Very few of us on this wide-team (Jinny + Eiffel Software) are Masters. Most of us seem in the middle or the bottom of the learning pool. While I am higher than I was, I won't even count myself to be in the middle (speaking only for myself). Nevertheless, there are some important lessons to be learned from working on a team and not just as an individual.

Brian Leahy (and I am sure Neal Lester would agree) made a reality-based observation: He said, "I have noted over the last month how the Jinny people have made very significant contributions to the effort." He was noting the contributions specifically to design ideas -- things we were learning to see and contribute that otherwise would have gone unnoticed for a longer period of time and perhaps forever.

There truly is no 'I' in Team. While our design skills and technical experience and prowess may not be much, there seems an expanding room to contribute in significant and meaningful ways. This would not happen without a team.

Another factor clearly coming into view is how the people on this team have built an environment where it is safe to say the stupid. Not every suggestion is a contribution. Some suggestions, observations and verbalized thoughts are either not right, irrelevant and -- ahem -- well, stupid. I have made them. Some of my counterparts have as well. Sometimes we've noticed and other times not.
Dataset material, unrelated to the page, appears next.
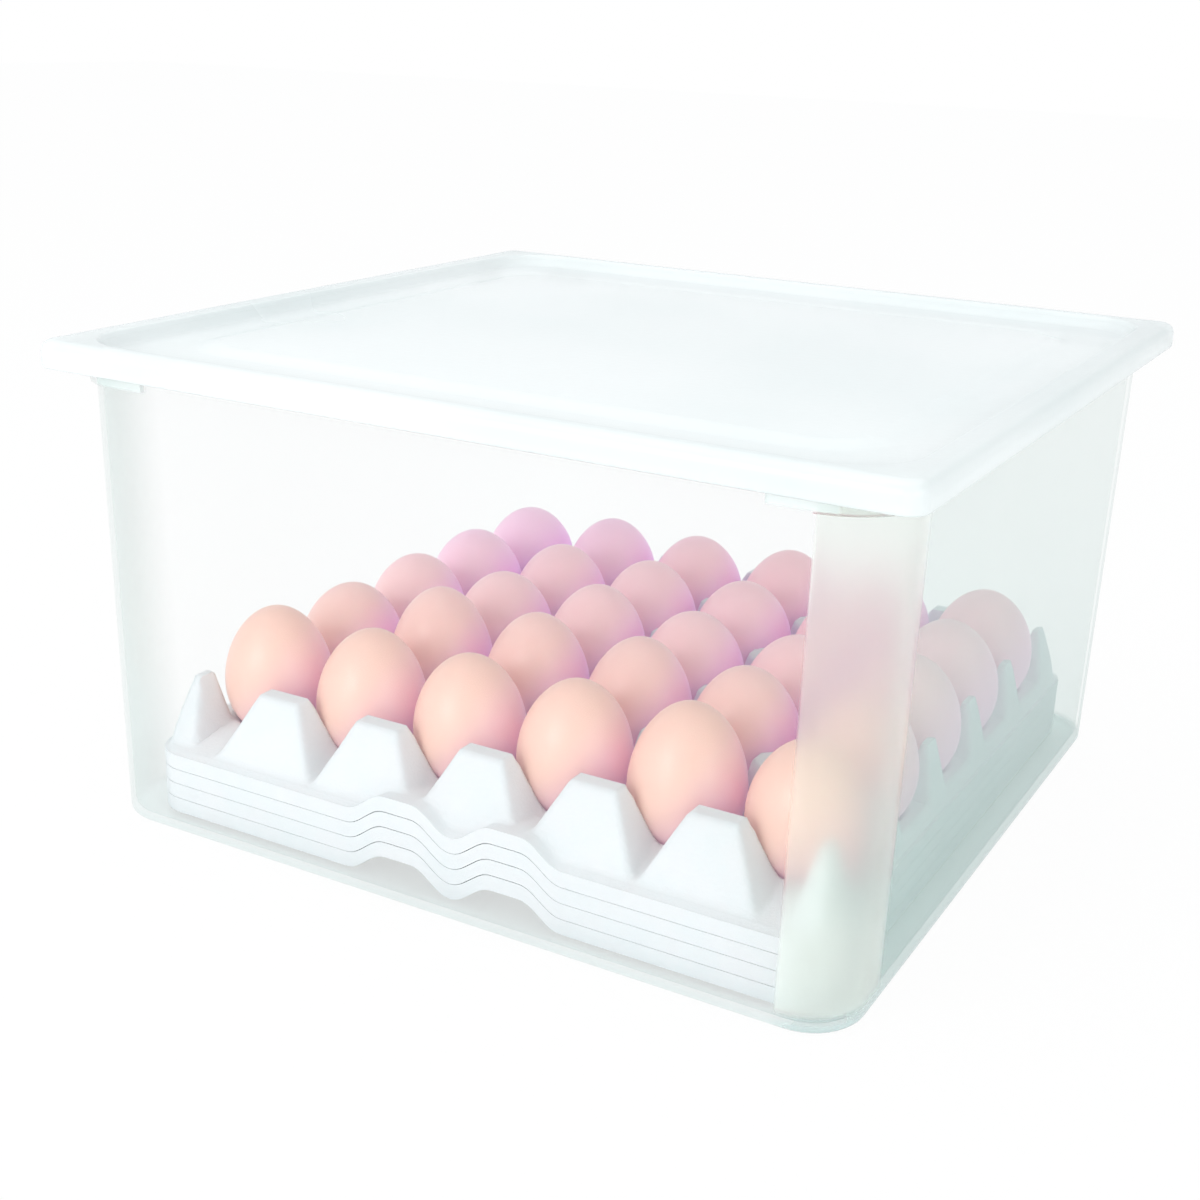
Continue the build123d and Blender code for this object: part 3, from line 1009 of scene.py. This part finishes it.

Regardless, the team has responded by simply letting it pass by (if noticed) or has appropriately and even light-heartedly corrected. It is a good policy provide each other such allowances and trust we will not remain where we are, but are a work-in-process with the personal goals of self-improvement.

Oh yes -- one final note: Someday soon, I will actually write a more "technical" blog entry. Still, it seems important to point towards some of these high-level matters and human factors as software engineering is (after all) a deeply human endeavor, requiring courage, cooperation, good technical knowledge, tools and everything else people can muster to meet the challenges at hand.